Roberto Mancini sah das, als die Niederlage dann besiegelt war, naturgemäß etwas anders. Er klagte ein, dass Rooney gefälligst dem Schiedsrichter die Bewertung der Szenen überlassen solle. Als daraufhin wider Erwarten kein Sturm der Entrüstung über die Untat des englischen Nationalstürmers durch die Yellow Press fegte, schien Mancini so beleidigt, dass er einfach selbst den Rooney machte.

Gegen Liverpool verging sich Glen Johnson an City-Verteidiger Joleon Lescott, und Mancini forderte den Platzverweis. Da hatte er aber das Gerechtigkeitsempfinden der Erfinder des modernen Fußballs gänzlich falsch eingeschätzt. Als erster bemühte sich Steven Gerrard um kritische Worte, die Auge-um-Auge-Idee des italienischen Star-Trainers drehte er einfach um: Wer andere kritisiert, dass sie eine Karte fordern, der dürfe das nicht wenige Tage später selbst tun. Klingt logisch. Ganz britisch platzte der Kapitän der „Reds“ mit dieser Ansage in ein Interview hinein, das Mancini gerade der BBC gab.

Stur wie ein Tevez trotzte Mancini diesem ersten Rüffel und legte gestern Abend nach. Wigan-Verteidiger Maynor Figueroa spielte den Ball mit der Hand und der City-Coach tat es schon wieder: Er forderte die Karte, in dieser Situation konnte es nur die rote sein. Gegenüber der BBC erklärte er noch einmal, dass ja auch Rooney so gehandelt habe, außerdem sehe ihn der Schiedsrichter auf der Bank ja nicht, also sei das in Ordnung.

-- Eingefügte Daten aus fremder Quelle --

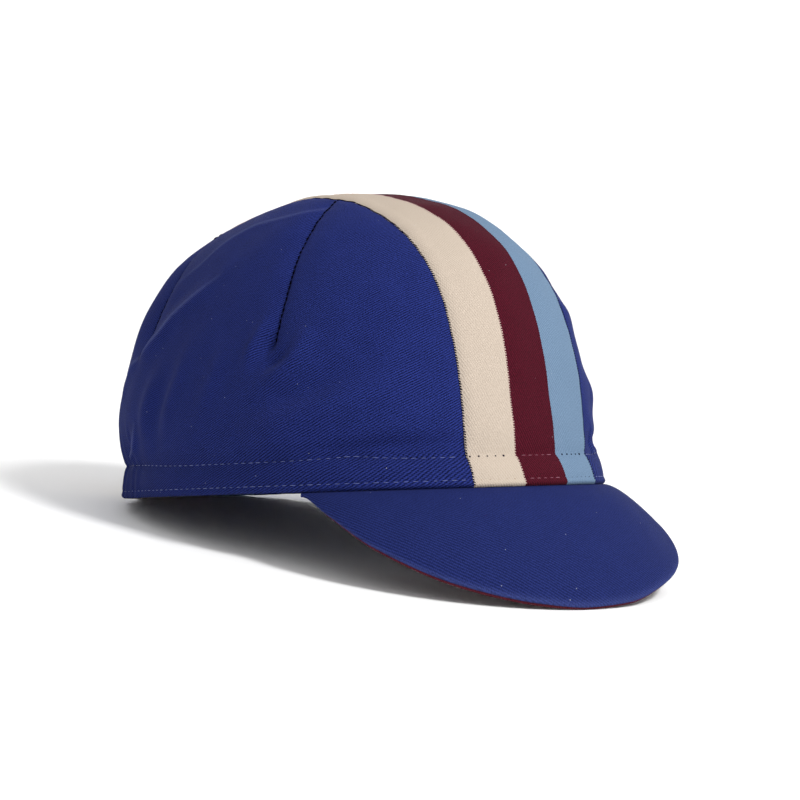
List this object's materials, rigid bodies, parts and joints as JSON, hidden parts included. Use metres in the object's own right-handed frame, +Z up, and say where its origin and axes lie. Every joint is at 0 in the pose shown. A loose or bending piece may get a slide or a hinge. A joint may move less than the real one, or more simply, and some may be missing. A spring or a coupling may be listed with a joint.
{
  "type": "cycling cap",
  "caption": "Soft cotton cycling cap with darted side panels, a striped centre strip, a stitched hem and a short curved peak that points down.",
  "frame": {"origin": "centre of the bounding box on the resting plane", "axes": "+X towards the wearer's left, -Y towards the tip of the peak, +Z up; the cap leans back onto its hem and its peak"},
  "size_m": [0.1544, 0.2358, 0.1301],
  "materials": {
    "navy_cotton": "matte twill",
    "cream_cotton": "matte twill",
    "maroon_cotton": "matte twill",
    "sky_cotton": "matte twill"
  },
  "bodies": {
    "root": {"panel_right": "navy_cotton", "panel_left": "navy_cotton", "stripe_cream": "cream_cotton", "stripe_maroon": "maroon_cotton", "stripe_sky": "sky_cotton", "peak_top": "navy_cotton", "peak_underside": "maroon_cotton"}
  },
  "joints": []
}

Rooney fragte via Twitter „Hat Mancini etwa eine rote Karte gefordert?“. So macht sich Mancini zum Gespött. Er verliert eh gerade die Lust an seinem Job. Sein Team verliert die entscheidenden Spiele, die Scheichs drehen ihm langsam den Geldhahn zu und nun auch noch die Debatte um das Schwenken einer imaginären Pappkarte. Vielleicht ist der positive Nebenefffekt, dass diese letzte Bastion der Premier League, die Verachtung für theatralische Gesten, wieder etwas fester steht.